A couple of attorneys from a group that NTA works with were realistic about due diligence for brokers when it comes to the information (or lack thereof) in the federal system, noting liability insurance that freight brokers may carry often prohibits contracting with any carriers with a Conditional safety rating or one or more of the Behavioral Analysis and Safety Improvement Categories (BASICs) in a value above the intervention thresholds. That is, with the old “CSA Scores” at levels above what FMCSA considers to be high priority for further audits or other investigations.
These attorneys commented that there remains a deep divide among industry stakeholders regarding if and how to use such information. At the heart of the matter is whether BASIC scores are reliable and whether it is appropriate in the first place for a broker to use such information in its selection policies. Some crash cases have held that the scores are unreliable and not indicative of motor carrier safety. As many of you know, Congress pulled the scores from public view on that account all the way back in 2015, after small carriers proved how the percentile-ranking methodology being used was stacked against them, even if they only had a few violations, in some instances.

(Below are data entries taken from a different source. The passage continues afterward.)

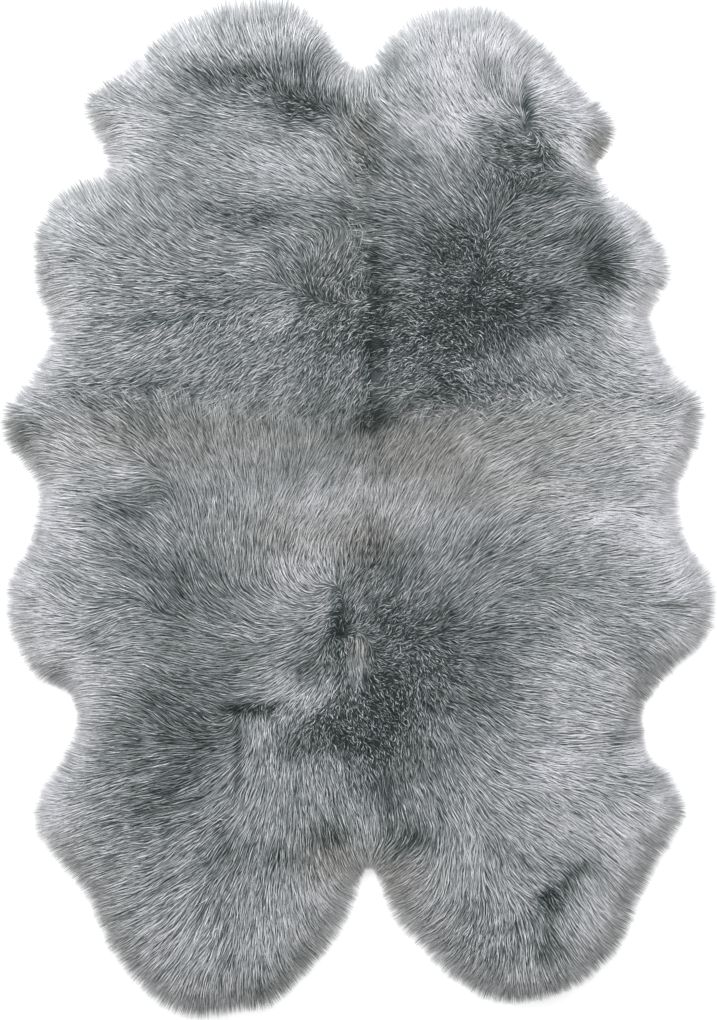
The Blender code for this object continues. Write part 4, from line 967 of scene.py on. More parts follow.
def hills(rows, x, y):
    """The sum of soft round hills, one for each row of a chart."""
    total = np.zeros(len(x))
    for hill_x, hill_y, half_width, half_height, amount in rows:
        away = ((x - hill_x) / half_width) ** 2 + ((y - hill_y) / half_height) ** 2
        total += amount * np.exp(-away)
    return total


def bands(rows, x, y):
    """The sum of soft bands along drawn lines, one for each row of a chart."""
    total = np.zeros(len(x))
    for half_width, amount, spots in rows:
        nearest = np.full(len(x), FAR_OFF)
        for (start_x, start_y), (end_x, end_y) in zip(spots, spots[1:]):
            run_x, run_y = end_x - start_x, end_y - start_y
            share = (x - start_x) * run_x + (y - start_y) * run_y
            share = np.clip(share / (run_x**2 + run_y**2), 0, 1)
            away = np.hypot(x - start_x - share * run_x, y - start_y - share * run_y)
            nearest = np.minimum(nearest, away)
        total += amount * np.exp(-((nearest / half_width) ** 2))
    return total


def clouds(x, y, size, layer):
    """Smooth noise from about -1 to 1 whose lumps are this size."""
    spots = zip(x / size, y / size)
    return np.array([noise.noise((across, up, layer)) for across, up in spots])


def ragged(x, y, amount, size, layers):
    """Points of the rug, each moved by smooth noise."""
    moved_x = x + amount * clouds(x, y, size, layers[0])
    moved_y = y + amount * clouds(x, y, size, layers[1])
    return moved_x, moved_y


def charted(rows, x, y):
    """The heading at points of the rug, blended between these rows of the chart."""
    rows = np.array(rows)
    apart = (x[:, None] - rows[:, 0]) ** 2 + (y[:, None] - rows[:, 1]) ** 2
    weight = 1 / (apart + NAP_BLEND**2) ** 2
    turn = np.radians(rows[:, 2])
    return np.arctan2(weight @ np.sin(turn), weight @ np.cos(turn))


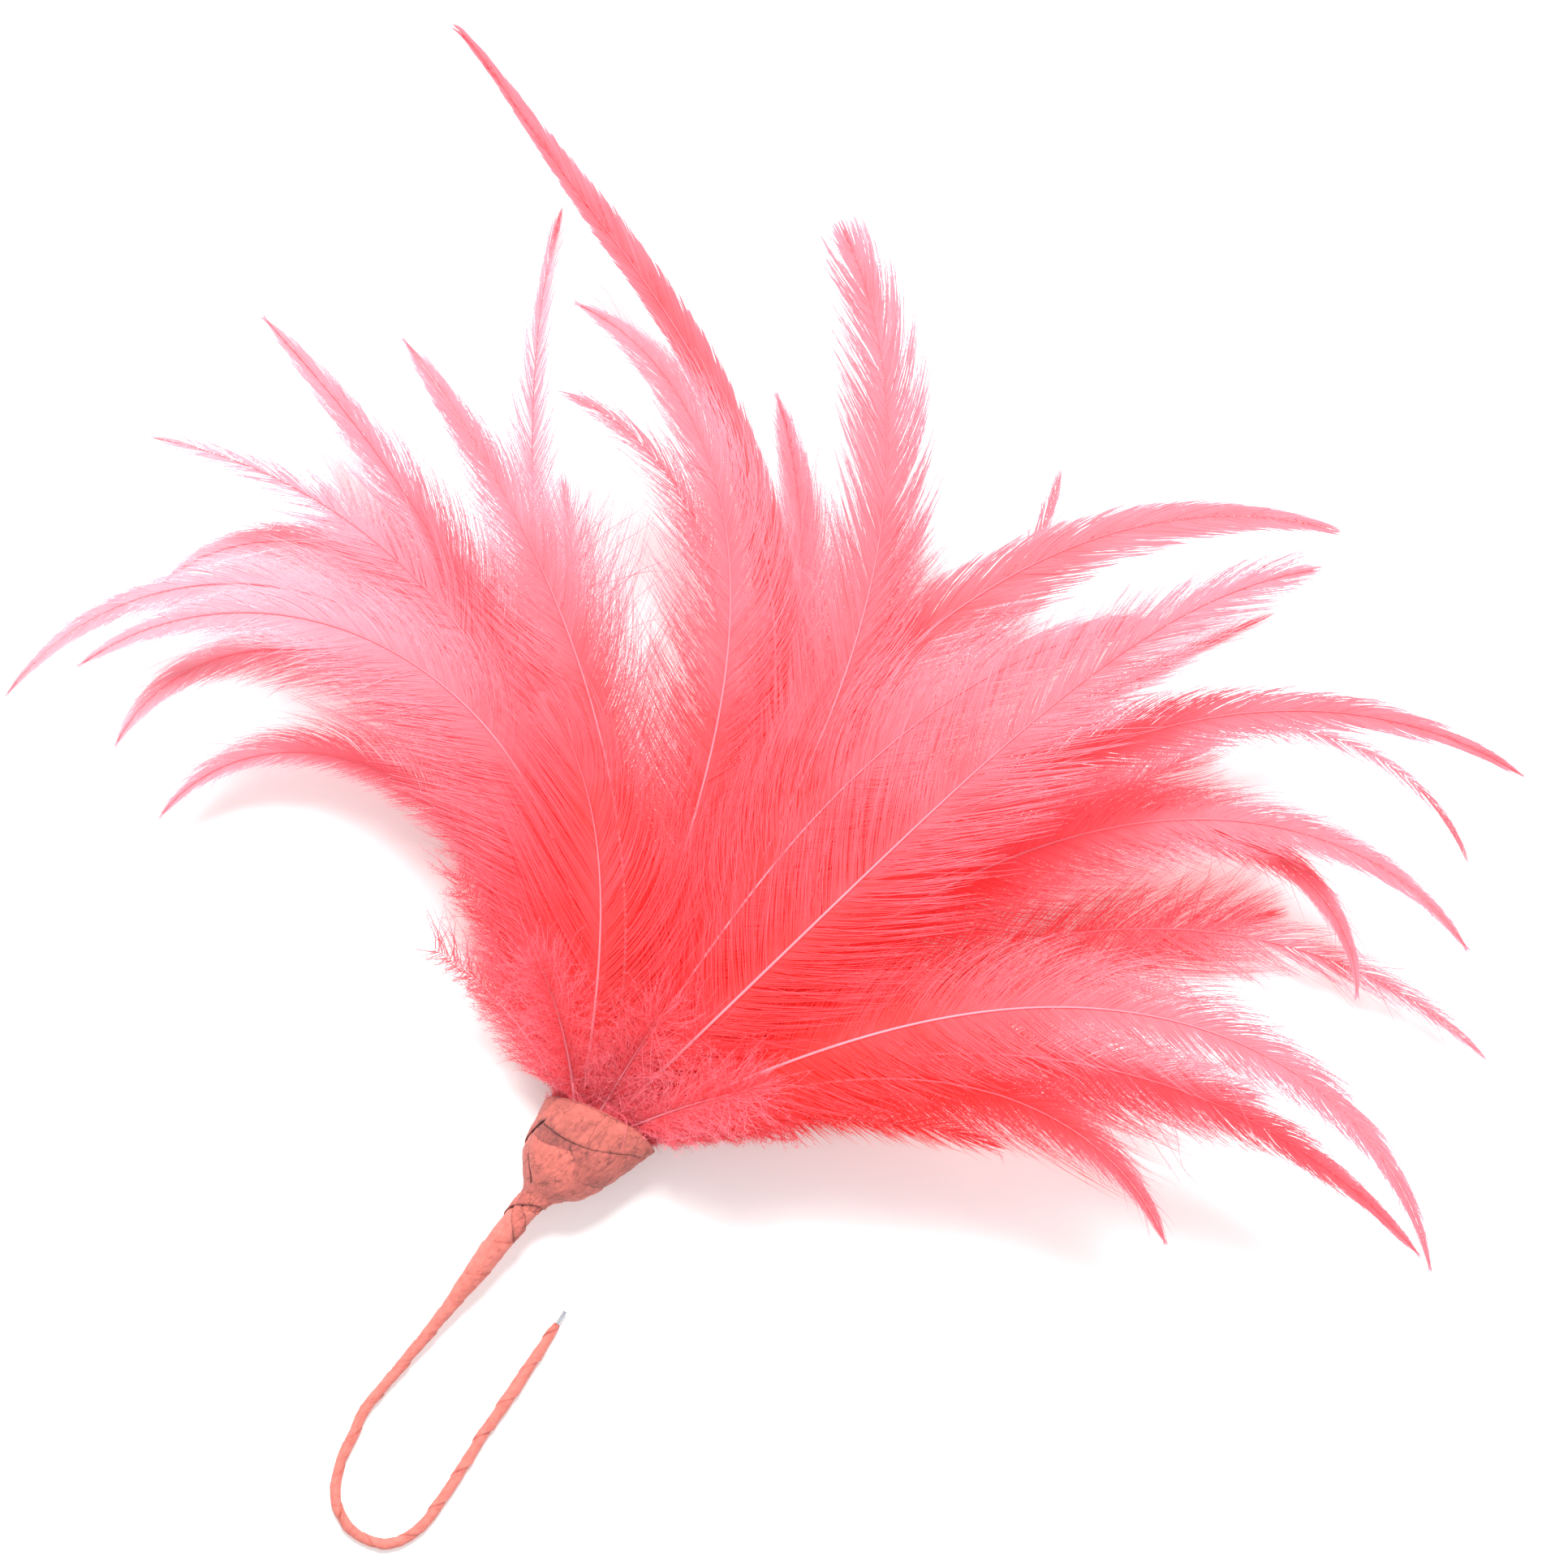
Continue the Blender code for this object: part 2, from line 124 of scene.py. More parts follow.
# name, layer, heading at the root and at the tip, curl, length, style, barb length, roll in degrees
FEATHERS = (
    ("left_hackle_1", 4, 139, 271, 1.9, 105, "hackle", 12, 10),
    ("left_hackle_2", 8, 132, 281, 1.95, 129, "hackle", 14, 10),
    ("left_hackle_3", 6, 123, 272, 1.45, 156, "hackle", 13, 15),
    ("left_hackle_4", 11, 122, 254, 1.4, 137, "hackle", 14, 10),
    ("left_hackle_5", 3, 131, 256, 2.4, 133, "hackle", 16, 0),
    ("left_hackle_6", 7, 123, 208, 1.25, 141, "wisp", 16, 0),
    ("left_hackle_7", 5, 114, 172, 0.6, 142, "hackle", 15, -10),
    ("left_hackle_8", 12, 101, 166, 0.6, 133, "hackle", 16, 15),
    ("left_hackle_9", 1, 133, 112, 5.0, 145, "wisp", 12, 0),
    ("front_curl_hackle", 14, 120, 163, 2.3, 72, "curl", 24, -20),
    ("centre_hackle_1", 10, 108, 193, 2.9, 142, "hackle", 17, 10),
    ("centre_hackle_2", 9, 107, 200, 2.8, 130, "wisp", 15, 0),
    ("tail_hackle", 6, 87, 186, 1.0, 196, "tail", 7, 0),
    ("centre_hackle_3", 1, 97, 146, 1.8, 125, "hackle", 16, 0),
    ("centre_hackle_4", 11, 95, 154, 2.2, 155, "brush", 15, 0),
    ("right_hackle_1", 3, 89, 116, 5.0, 130, "wisp", 14, 0),
    ("sickle_hackle", 8, 102, 23, 2.15, 164, "sickle", 13, -15),
    ("right_hackle_2", 14, 83, 46, 5.0, 146, "spiky", 17, 0),
    ("right_hackle_3", 13, 96, 45, 2.3, 125, "hackle", 17, -10),
    ("right_hackle_4", 10, 84, 6, 2.2, 169, "narrow", 12, 0),
    ("right_hackle_5", 4, 81, -30, 3.2, 167, "wisp", 10, 0),
    ("twisted_hackle", 0, 90, 62, 1.0, 137, "wisp", 12, 30),
    ("right_hackle_6", 7, 78, -17, 2.4, 158, "hackle", 13, -10),
    ("right_hackle_7", 5, 78, -52, 3.1, 150, "hackle", 13, 10),
    ("right_hackle_8", 2, 71, -6, 1.8, 153, "wisp", 13, 0),
    ("right_hackle_9", 13, 64, -40, 2.0, 152, "hackle", 13, -15),
    ("right_hackle_10", 8, 63, -11, 1.3, 140, "hackle", 12, 0),
    ("right_hackle_11", 10, 59, -29, 1.9, 101, "hackle", 11, 10),
    ("right_hackle_12", 5, 50, 21, 1.6, 66, "wisp", 10, 0),
    ("down_plume_1", 7, 148, 186, 1.0, 38, "down", 10, 0),
    ("down_plume_2", 5, 146, 160, 1.0, 46, "down", 13, 0),
    ("down_plume_3", 0, 139, 162, 1.0, 110, "plume", 24, 0),
    ("down_plume_4", 2, 125, 135, 1.0, 104, "plume", 24, 0),
    ("down_plume_5", 2, 97, 103, 1.0, 112, "plume", 24, 0),
    ("down_plume_6", 1, 75, 68, 1.0, 118, "plume", 24, 0),
    ("down_plume_7", 0, 60, 55, 1.0, 115, "plume", 24, 0),
    ("down_plume_8", 1, 50, 36, 1.0, 106, "plume", 20, 0),
    ("down_plume_9", 7, 48, 42, 1.0, 34, "down", 9, 0),
    ("top_tuft_1", 15, 130, 152, 1.0, 30, "tuft", 10, 0),
    ("top_tuft_2", 15, 98, 96, 1.0, 26, "tuft", 10, 0),
    ("top_tuft_3", 15, 66, 50, 1.0, 30, "tuft", 10, 0),
)

# begin: where the vane begins; gap, width: of its barbs; wide, narrow: their angle to the quill at the
# vane's base and tip; bend: how far they bend forward; tip: share of the barb length left at the tip;
# ragged: how much clumps differ; keep: share of barbs kept; right: share of the length on the right
# side; loose: spacing of the long loose barbs; taper: how soon a barb thins; uneven: how much barbs
# differ in length on the left and right sides; tone: paler or deeper; sway: how far the quill leaves
# its curve, to the left and then back to the right
STYLE_BASE = dict(begin=20, keep=1.0, right=1.0, tone=0.0, sway=0.0)
STYLES = {
    "hackle": dict(gap=0.15, width=0.16, wide=52, narrow=9, bend=31, tip=0.55, ragged=0.4,
                   keep=0.98, loose=1.1, taper=1.1, uneven=(1.3, 1.3)),
    "wisp": dict(gap=0.32, width=0.15, wide=50, narrow=8, bend=20, tip=0.55, ragged=0.9, keep=0.75,
                 loose=1.6, taper=1.3, uneven=(1.1, 1.1)),
    "tail": dict(begin=24, gap=0.17, width=0.24, wide=22, narrow=6, bend=8, tip=0.70, ragged=0.10,
                 right=1.5, loose=14.0, taper=0.4, uneven=(0.25, 0.25), tone=-0.22, sway=4.5),
    "narrow": dict(begin=22, gap=0.18, width=0.18, wide=38, narrow=8, bend=22, tip=0.66,
                   ragged=0.35, loose=2.0, taper=0.8, uneven=(0.8, 0.8), tone=-0.08),
    "sickle": dict(begin=24, gap=0.17, width=0.20, wide=33, narrow=7, bend=16, tip=0.66,
                   ragged=0.2, right=1.2, loose=3.0, taper=0.5, uneven=(0.2, 0.9), tone=-0.14),
    "brush": dict(gap=0.17, width=0.18, wide=33, narrow=15, bend=12, tip=0.86, ragged=0.8,
                  keep=0.97, loose=0.45, taper=0.7, uneven=(1.3, 0.8), tone=-0.08),
    "spiky": dict(gap=0.22, width=0.19, wide=46, narrow=12, bend=12, tip=0.62, ragged=0.9,
                  keep=0.95, loose=0.8, taper=1.1, uneven=(1.3, 1.3)),
    "curl": dict(begin=14, gap=0.28, width=0.20, wide=40, narrow=12, bend=26, tip=0.70, ragged=0.4,
                 loose=2.0, taper=0.9, uneven=(0.6, 0.6)),
    "plume": dict(begin=14, gap=0.36, width=0.15, wide=54, narrow=16, bend=16, tip=0.60,
                  ragged=1.0, keep=0.92, loose=1.6, taper=1.3, uneven=(1.0, 1.0)),
}
# down and tufts have soft barbs only
SOFT_BEGIN = 5.0
SOFT_STYLES = {
    "down": dict(gap=0.32, barbules=20),
    "tuft": dict(gap=0.09, barbules=14, stand=0.42, toss=0.28, pale=0.18),
}

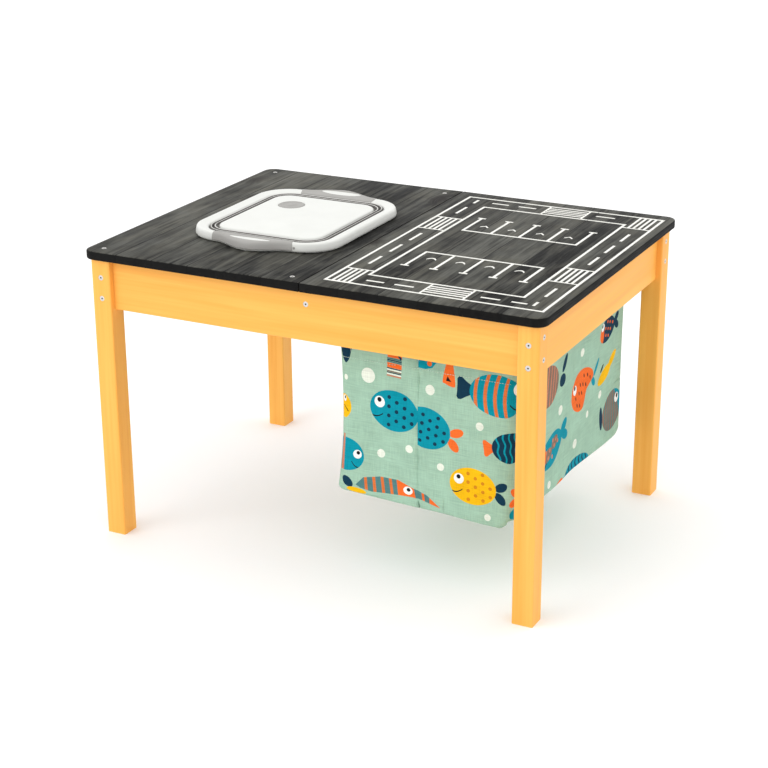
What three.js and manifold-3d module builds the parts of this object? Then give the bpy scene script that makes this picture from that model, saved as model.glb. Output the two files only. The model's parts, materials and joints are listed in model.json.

A patchwork of laws based on individual district decisions around the liability for selection, however, is where we are today when it comes to brokers. And for an industry whose participants can traverse the entire nation in just a few days, that patchwork is what the FAAAA was in part designed to help eliminate. When you’re looking at a patchwork like that, a business is faced with either taking a risk and the worst potential outcome happening, or simply eliminating that worst possible outcome with an internal policy that does not allow certain carriers to be selected.
The C.H. Robinson case isn’t the first negligence suit, nor will it be the last. As with independent contractor classification rules, crash litigation against carriers themselves, and so much more, the patchwork approach is becoming the norm, and is likely to be the detriment of all involved, including many owner operators that won’t get the opportunity to haul some loads.